Quel niveau de bénéfice attendre des entreprises performantes pour le développement de la RDC ?
Le bénéfice est double. Le premier bénéfice, c’est l’augmentation des capitaux de l’État via les performances que ces entreprises vont réaliser.
Le deuxième et plus grand bénéfice, c’est la qualité de l’offre de service et de la production. Je prends l’exemple de la SNEL qui fait partie de ces 20 entreprises transformées en sociétés commerciales. Cette société est dans le domaine de la souveraineté. Par elle, on peut décider de mettre à mal l’ensemble de la République. Par elle, il y a un quota important des éléments à la paix sociale. Quand on met la valeur commerciale dans la SNEL, c’est pour justement engager la dimension compétitivité. Quand il y a compétitivité, il y aura amélioration de l’offre de service et de performance. Quand il y a amélioration des performances, on joue sur plusieurs leviers et finalement la production s’accroît et on favorise la croissance économique.
Aujourd’hui, la grande difficulté est que le Congo est à limage du petit peuple. Tout ce qu’il produit, c’est pour des besoins de consommation. Pas de perspective. Ce qui fait que l’État continue à tourner à rond. On est encore jusque-là en train de panser nos plaies alors qu’à ce stade, on devrait se projeter quatre, dix, vingt ans dans l’avenir. Le Congo a plusieurs facteurs qui favorisent la croissance.
Quels sont ces facteurs ?
Par exemple la démographie qui est certes encore un handicap pour l’instant faute de politique cohérente, est une opportunité…

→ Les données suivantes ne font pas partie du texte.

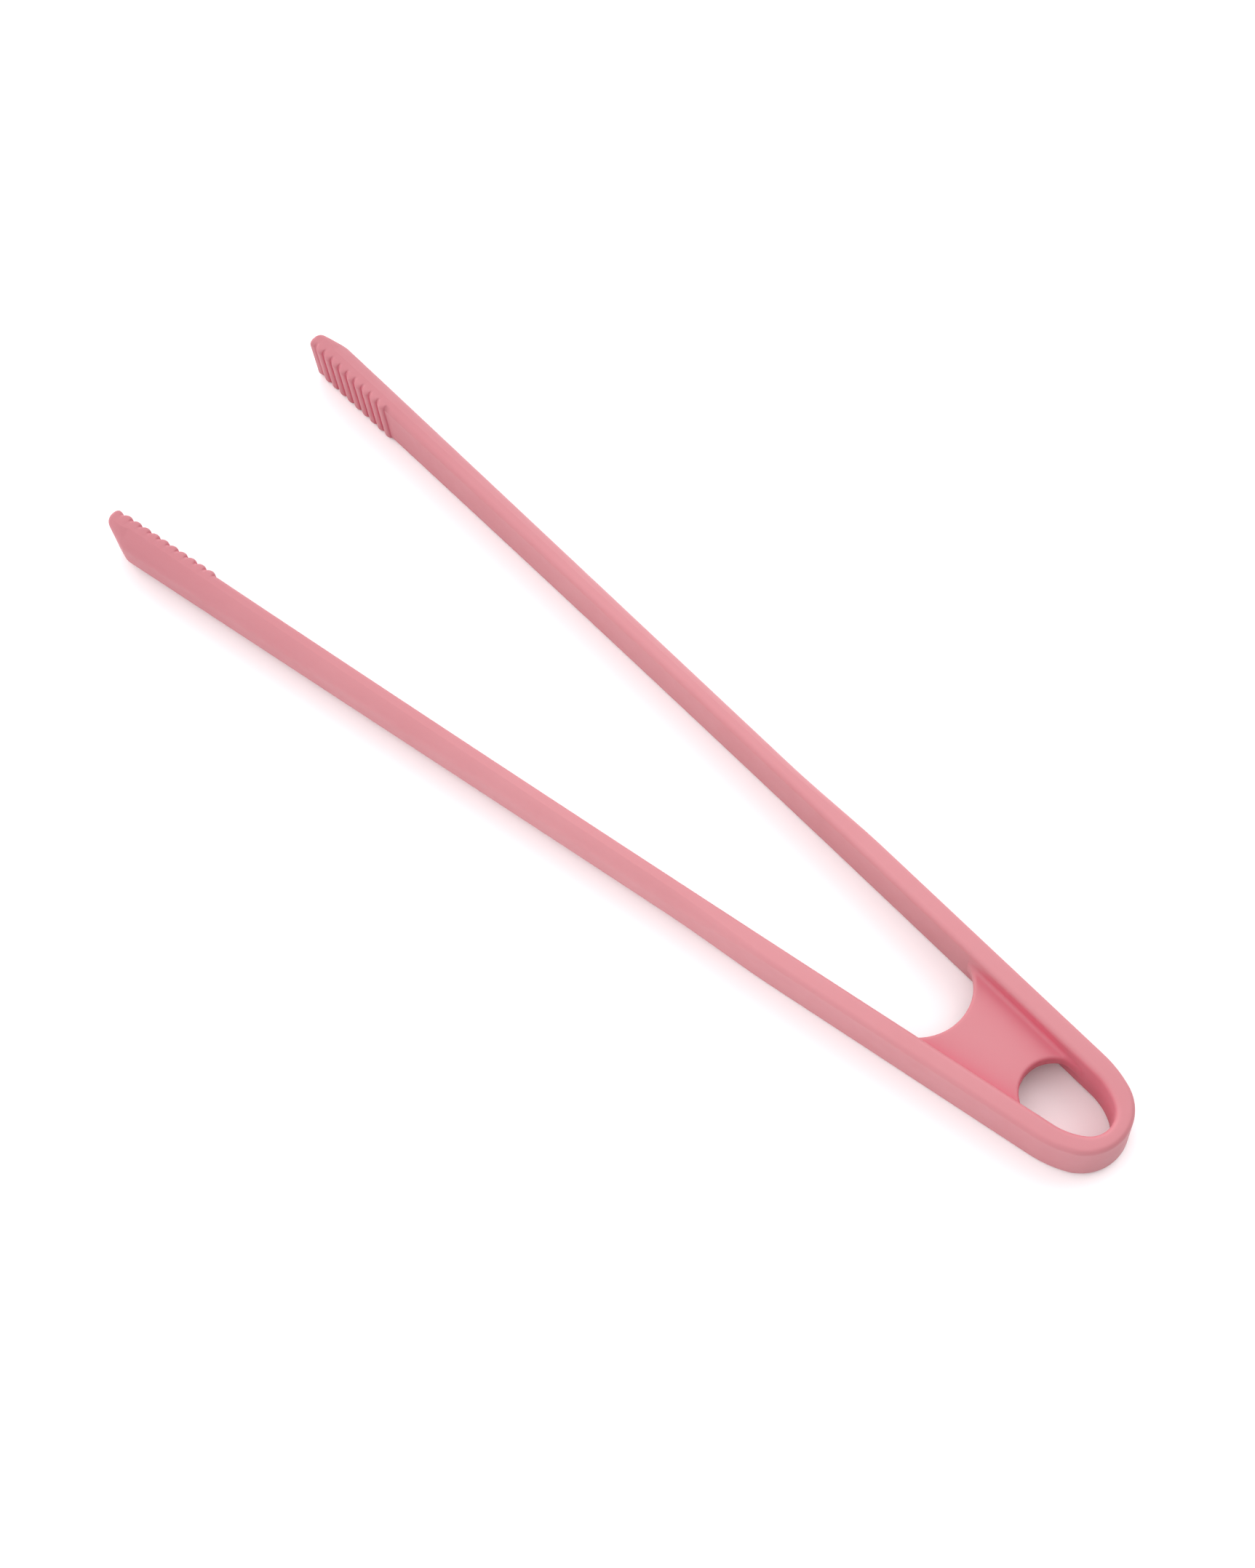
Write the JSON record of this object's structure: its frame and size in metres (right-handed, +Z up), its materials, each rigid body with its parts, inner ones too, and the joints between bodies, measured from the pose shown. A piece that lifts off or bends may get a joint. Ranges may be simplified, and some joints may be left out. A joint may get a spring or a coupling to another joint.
{
  "type": "spring kitchen tongs",
  "caption": "Slim one-piece spring tongs: flat elastic arms in a soft silicone jacket, a webbed bow with a hanging eye, and ribbed jaws at the tips.",
  "frame": {"origin": "bottom centre of the bounding box, on the surface that the tongs lie on", "axes": "+X from the bow to the jaws, +Y to the left arm, +Z up from the side that the tongs lie on"},
  "size_m": [0.27, 0.0748, 0.013],
  "materials": {
    "silicone": "matte moulded silicone, dusty pink",
    "nylon": "matte moulded nylon, dark grey"
  },
  "bodies": {
    "bow": {"bow_core": "nylon", "bow_sleeve": "silicone"},
    "left_arm_rear": {"left_arm_rear_core": "nylon", "left_arm_rear_sleeve": "silicone"},
    "left_arm_middle": {"left_arm_middle_core": "nylon", "left_arm_middle_sleeve": "silicone"},
    "left_arm_front": {"left_arm_front_core": "nylon", "left_arm_front_sleeve": "silicone"},
    "right_arm_rear": {"right_arm_rear_core": "nylon", "right_arm_rear_sleeve": "silicone"},
    "right_arm_middle": {"right_arm_middle_core": "nylon", "right_arm_middle_sleeve": "silicone"},
    "right_arm_front": {"right_arm_front_core": "nylon", "right_arm_front_sleeve": "silicone"}
  },
  "joints": [
    {"name": "left_arm_rear_bend", "type": "hinge", "parent": "bow", "child": "left_arm_rear", "pos_m": [-0.07831, 0.0137, 0.0065], "axis": [0, 0, -1], "range_deg": [-1, 3.11], "stiffness_Nm_per_rad": 3.1},
    {"name": "left_arm_middle_bend", "type": "hinge", "parent": "left_arm_rear", "child": "left_arm_middle", "pos_m": [-0.05797, 0.01579, 0.0065], "axis": [0, 0, -1], "range_deg": [-1, 3.11], "stiffness_Nm_per_rad": 2.4},
    {"name": "left_arm_front_bend", "type": "hinge", "parent": "left_arm_middle", "child": "left_arm_front", "pos_m": [-0.02672, 0.01898, 0.0065], "axis": [0, 0, -1], "range_deg": [-1, 3.11], "stiffness_Nm_per_rad": 1},
    {"name": "right_arm_rear_bend", "type": "hinge", "parent": "bow", "child": "right_arm_rear", "pos_m": [-0.07831, -0.0137, 0.0065], "axis": [0, 0, 1], "range_deg": [-1, 3.11], "stiffness_Nm_per_rad": 3.1},
    {"name": "right_arm_middle_bend", "type": "hinge", "parent": "right_arm_rear", "child": "right_arm_middle", "pos_m": [-0.05797, -0.01579, 0.0065], "axis": [0, 0, 1], "range_deg": [-1, 3.11], "stiffness_Nm_per_rad": 2.4},
    {"name": "right_arm_front_bend", "type": "hinge", "parent": "right_arm_middle", "child": "right_arm_front", "pos_m": [-0.02672, -0.01898, 0.0065], "axis": [0, 0, 1], "range_deg": [-1, 3.11], "stiffness_Nm_per_rad": 1}
  ],
  "couplings": [
    {"joint": "left_arm_middle_bend", "follows": "left_arm_rear_bend", "ratio": 1},
    {"joint": "left_arm_front_bend", "follows": "left_arm_rear_bend", "ratio": 1},
    {"joint": "right_arm_middle_bend", "follows": "right_arm_rear_bend", "ratio": 1},
    {"joint": "right_arm_front_bend", "follows": "right_arm_rear_bend", "ratio": 1}
  ]
}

Dans les jours à venir, il y aura une guerre de l’eau. Or, le Congo constitue une de grandes sources d’eau douce du continent et de la planète. Le Congo peut capitaliser même l’eau des pluies.

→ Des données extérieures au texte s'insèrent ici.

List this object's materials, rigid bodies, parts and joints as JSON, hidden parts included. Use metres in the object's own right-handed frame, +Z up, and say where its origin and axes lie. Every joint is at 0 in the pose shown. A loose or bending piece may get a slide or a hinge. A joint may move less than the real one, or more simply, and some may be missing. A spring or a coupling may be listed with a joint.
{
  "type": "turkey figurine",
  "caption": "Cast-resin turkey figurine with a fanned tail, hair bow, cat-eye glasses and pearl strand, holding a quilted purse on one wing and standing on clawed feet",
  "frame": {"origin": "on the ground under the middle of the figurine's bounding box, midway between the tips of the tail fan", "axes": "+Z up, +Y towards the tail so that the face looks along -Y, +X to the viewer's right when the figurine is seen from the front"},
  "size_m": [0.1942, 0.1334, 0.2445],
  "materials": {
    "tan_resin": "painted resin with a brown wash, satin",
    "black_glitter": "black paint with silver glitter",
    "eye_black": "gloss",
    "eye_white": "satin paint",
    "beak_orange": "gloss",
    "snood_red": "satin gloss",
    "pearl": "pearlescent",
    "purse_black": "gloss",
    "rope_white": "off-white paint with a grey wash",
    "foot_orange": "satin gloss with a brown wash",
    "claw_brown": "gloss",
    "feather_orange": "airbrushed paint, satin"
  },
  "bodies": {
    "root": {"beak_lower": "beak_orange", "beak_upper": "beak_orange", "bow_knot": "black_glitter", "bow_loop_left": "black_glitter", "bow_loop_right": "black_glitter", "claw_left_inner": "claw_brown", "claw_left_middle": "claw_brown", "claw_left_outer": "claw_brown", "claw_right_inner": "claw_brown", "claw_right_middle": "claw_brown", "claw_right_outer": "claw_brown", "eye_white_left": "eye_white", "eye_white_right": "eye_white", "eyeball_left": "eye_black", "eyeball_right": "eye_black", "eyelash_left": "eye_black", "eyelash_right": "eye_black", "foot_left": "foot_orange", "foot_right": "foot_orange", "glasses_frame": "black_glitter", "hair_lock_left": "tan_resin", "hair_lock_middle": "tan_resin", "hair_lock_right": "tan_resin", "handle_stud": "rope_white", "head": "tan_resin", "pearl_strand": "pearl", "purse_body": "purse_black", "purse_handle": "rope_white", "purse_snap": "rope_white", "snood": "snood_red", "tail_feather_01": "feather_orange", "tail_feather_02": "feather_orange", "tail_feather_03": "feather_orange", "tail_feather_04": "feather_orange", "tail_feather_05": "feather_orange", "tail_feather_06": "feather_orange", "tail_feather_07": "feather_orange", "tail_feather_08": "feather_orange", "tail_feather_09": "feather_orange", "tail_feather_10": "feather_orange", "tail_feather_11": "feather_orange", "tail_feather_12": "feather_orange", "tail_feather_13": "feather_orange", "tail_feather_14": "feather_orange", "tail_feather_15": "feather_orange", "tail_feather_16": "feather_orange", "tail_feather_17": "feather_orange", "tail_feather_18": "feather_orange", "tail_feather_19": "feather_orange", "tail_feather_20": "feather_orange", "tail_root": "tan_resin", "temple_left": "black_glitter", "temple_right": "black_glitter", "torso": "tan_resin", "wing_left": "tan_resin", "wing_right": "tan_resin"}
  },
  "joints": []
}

Que l’Etat quitte la dimension curative et pense à l’avenir en proposant une politique qui répond à la fois à un besoin existentiel et au développement économique.
L’État doit soutenir ces entreprises. Dès qu’elles seront autonomes, elles sauront répondre aux dimensions commerciales. Ainsi, améliorer l’offre et augmenter les recettes de l’État.